Political software is very wild west. There are dynamics that are just impossible to anticipate, like every Saturday this vendor's response time drops to nothing because they do weekly backups, or we're coordinating all the votes through this person but they've never used a smartphone before. There are some fundamental truths here:

- these systems and processes are underfunded, ad-hoc, and run by people who are compromised in significant ways (haven't slept more than 3 hours in 2 weeks, no experience with technology, responsible for literally 30 things, downright incompetent but bodies were needed, drug/drinking problems).

- we're now in an age where these systems have to be secure against state-level actors, and we are woefully unprepared for that in every way you can think of.

- very little in our political system can hold up to scrutiny. Caucuses in particular are and always have been junk, but even elections are... maybe impossible to verify. And even if we could perfectly record every vote, externalities (weather, voter suppression, malfunctions) and people's bad memories ensure there will always be a gap between the will of the people and the results of an election. They (and everything else about this process) are fundamentally imperfect.

At HFA we dealt with this by planning for it from the beginning, and when you're the presidential campaign you can do a lot to combat these fundamentals (run drills, hire super competent people for pennies who will work for you out of patriotism, run red teams, strongarm and replace vendors, etc). We still made mistakes that haunt me. It's just how it goes.

Nowhere else in politics is like that. So you do your best: don't put your app on the app store, subject to anyone downloading it and review by Apple/Google, use MFA even though it will undoubtedly confound 80% of your volunteers. Hope the internet holds up in rural areas or gyms with satellite trucks and crowded APs/towers. Hope no one learns the numbers of your backup hotline. Hope people know the rules of the caucus and count perfectly so the results aren't tainted and called into question ad nauseum on national news media. Hope no one thinks you're part of a conspiracy to cheat their favorite candidate and doxxes you. Make your app as simple as possible. Accept your client's insistence on secrecy in the name of security even though you know training and testing are essential. Hope there's no quirk in the vendor's API that will reject results on caucus night.
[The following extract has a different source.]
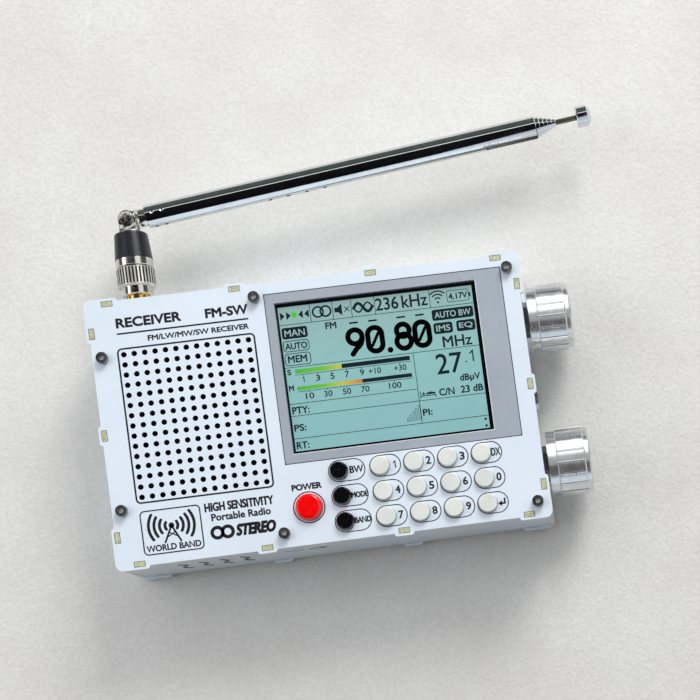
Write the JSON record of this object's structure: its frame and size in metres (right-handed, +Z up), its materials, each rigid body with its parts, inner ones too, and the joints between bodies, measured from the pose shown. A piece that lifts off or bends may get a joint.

This whole thing is like a Rorschach test. Are you a person who thinks tech has no place in elections? That's what you see here. Are you a Sanders supporter who thinks there's a conspiracy (not for no reason) against him? Do you think Democrats are fundamentally incompetent? Do you lament the state of software robustness? Etc etc. I would implore people who are falling into into this stuff to recognize these mental reflexes. Very few people know anything about how any of this works (I certainly didn't) or the details of what happened in Iowa, and if you don't, well probably shouldn't extrapolate from this situation then.


You bring up a lot of valid considerations for designing software at scale. In good engineering, these known unknowns would be considered during the design phase.

If the argument is that those items weren't considered, that is definitionally bad engineering and I think GP is dead-on in their assessment of Shadow's development.

If the argument is that there were unknown unknowns that caused the app to malfunction and the items you listed were just examples, and we don't actually know what went wrong - well, I'll be happy to read the post-mortem.

But that's not what happened here. This wasn't an "unreliable vendor on Sunday" situation, or a "we couldn't budget for offline local storage for rural internet". This was a "our app literally doesn't even let users log in" scenario, and I find that really difficult to excuse under the blanket of "political software is hard."


There are postmortems. They were using Auth0 w/ MFA. Login problems were lots of user error (putting wrong creds in wrong boxes) and bad internet. Not a lot you can do about that without opening up an enumeration attack or erecting cell towers.

Basically everything else you wrote is outrage at the state of software robustness, so I'll refer you back to my last paragraph.